On notera toutefois que seuls 95,5% des logements sont qualifiés de ʺrésidence principaleʺ, les 4,5% restants étant déclarés ʺvacantsʺ (sont-ce des logements en cours de réhabilitation ?). En outre, seuls 97,1% sont des ʺappartementsʺ, mais relativement spacieux (entre 60 et 80 m2), généralement composés de 3 ou 4 pièces (80,5% des logements) et relativement peu occupés (2,3 personnes par appartement en moyenne). C’est ce que l’on a constaté en parcourant le quartier Jura et en conversant avec quelques habitants, qui nous ont confirmé qu’une proportion importante des logements sociaux étaient occupés depuis plusieurs décennies par des membres des classes populaires, plutôt alsaciens de longue date et jouissant de logements spacieux (les enfants ont grandi et sont partis), rénovés voici peu et entourés de services divers dont le centre commercial Rive-étoile (avec un hypermarché à prix compétitifs) et un autre supermarché au pied de la Porte de France. En revanche il n’y a plus guère de commerces de proximité en dehors d’une boulangerie-pâtisserie, sorte de halte sur le quai des Alpes. Les constructions sont plutôt anciennes, achevées entre 1946 et 1970 pour 70,4% d’entre elles, complétées par les 13% de bâtiments achevés entre 1971 et 1990. Des ensembles qu’il fallait donc rénover : ce qui a été fait il y a un peu plus d’une décennie, au moins pour l’isolation thermique, isolation efficace en hiver mais bien moins en été, selon ce qui nous a été rapporté par les habitants rencontrés. Quelques maisonnettes charmantes situées le long du canal du Rhône au Rhin complètent joliment cet ensemble filiforme, face à la médiathèque Malraux et à proximité du tram, voire de la gare routière de la place Dauphine … permettant de s’échapper en ʺbus low costʺ. Encore faut-il les moyens de le faire…

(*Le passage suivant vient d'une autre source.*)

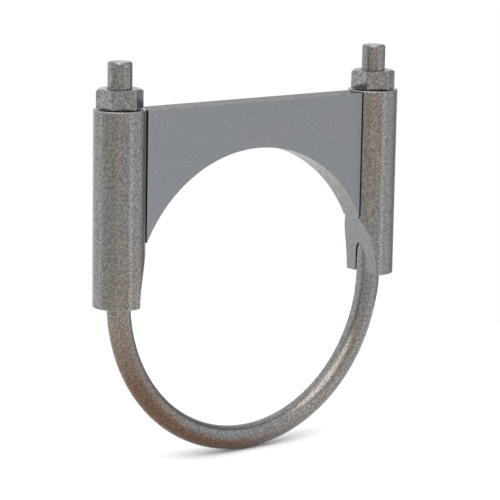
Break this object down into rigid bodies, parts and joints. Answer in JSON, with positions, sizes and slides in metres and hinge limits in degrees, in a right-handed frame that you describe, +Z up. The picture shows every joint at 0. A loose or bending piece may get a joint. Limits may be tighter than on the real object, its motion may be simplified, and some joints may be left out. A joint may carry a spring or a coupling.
{
  "type": "u-bolt exhaust clamp",
  "caption": "Round-rod U-bolt with a one-piece arched saddle that slides down both legs and is drawn onto a pipe by a hex nut on each threaded end.",
  "frame": {"origin": "centre of the clamped pipe, midway between the legs and in the plane of the bend", "axes": "+Y along the pipe, +Z up the legs towards the nuts, the left leg at -X"},
  "size_m": [0.1528, 0.0212, 0.1679],
  "materials": {
    "rod": "dull grey plated rod, fine gritty grain",
    "saddle": "dull bluish grey plated plate, smooth web and gritty sleeves",
    "nut": "dull grey plated nut, gritty flats"
  },
  "bodies": {
    "u_bolt": {"u_bolt": "rod"},
    "saddle": {"saddle": "saddle"},
    "left_nut": {"left_nut": "nut"},
    "right_nut": {"right_nut": "nut"}
  },
  "joints": [
    {"name": "saddle_slide", "type": "slide", "parent": "u_bolt", "child": "saddle", "axis": [0, 0, 1], "range_m": [-0.007, 0.01]},
    {"name": "left_nut_turn", "type": "hinge", "parent": "saddle", "child": "left_nut", "pos_m": [-0.06575, 0, 0.0785], "axis": [0, 0, 1], "range_deg": [-1681, 2401]},
    {"name": "right_nut_turn", "type": "hinge", "parent": "saddle", "child": "right_nut", "pos_m": [0.06575, 0, 0.0785], "axis": [0, 0, 1], "range_deg": [-1681, 2401]}
  ],
  "couplings": [
    {"joint": "left_nut_turn", "follows": "saddle_slide", "rad_per_m": 4188.8},
    {"joint": "right_nut_turn", "follows": "saddle_slide", "rad_per_m": 4188.8}
  ]
}
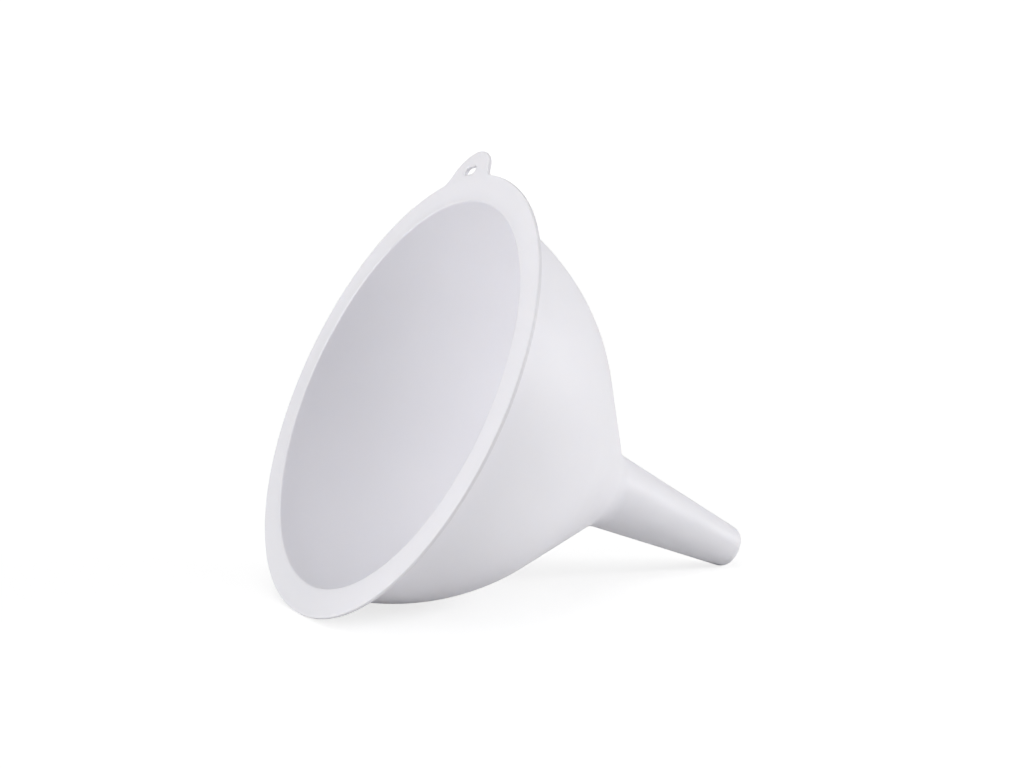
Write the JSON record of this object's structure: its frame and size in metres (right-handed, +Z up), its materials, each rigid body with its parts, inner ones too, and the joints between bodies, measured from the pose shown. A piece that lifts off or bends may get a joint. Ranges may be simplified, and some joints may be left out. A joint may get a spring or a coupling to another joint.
{
  "type": "funnel",
  "caption": "One-piece plastic funnel with a rounded bowl, flat rim flange, slotted hang tab and tapered stem, lying on its side.",
  "frame": {"origin": "on the floor, under the middle of the funnel's box, as it lies on its side", "axes": "+Z up; +X along the floor from the mouth towards the end of the stem; +Y across the mouth"},
  "size_m": [0.218, 0.1998, 0.1906],
  "materials": {
    "natural_plastic": "satin, uncoloured polyethylene that lets a little light through"
  },
  "bodies": {
    "root": {"funnel_body": "natural_plastic"}
  },
  "joints": []
}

Or la configuration particulière de la population résidente, composée d’une proportion importante d’étudiants (et de scolaires), explique largement le très faible taux d’emploi (Cf. 2), 37,8% de la population totale (33,7% pour les femmes et 42,9% pour les hommes), dont 41,5% à temps partiel. Ce dernier point explique en retour le fort taux de pauvreté, alors que le taux d’activité est de plus du double pour les 25-54 ans (79%) mais reste sensiblement inférieur à celui de ʺSpach-Rotterdamʺ (84,5), la différence résidant bien entendu dans le nombre important d’étudiant ou scolarisés.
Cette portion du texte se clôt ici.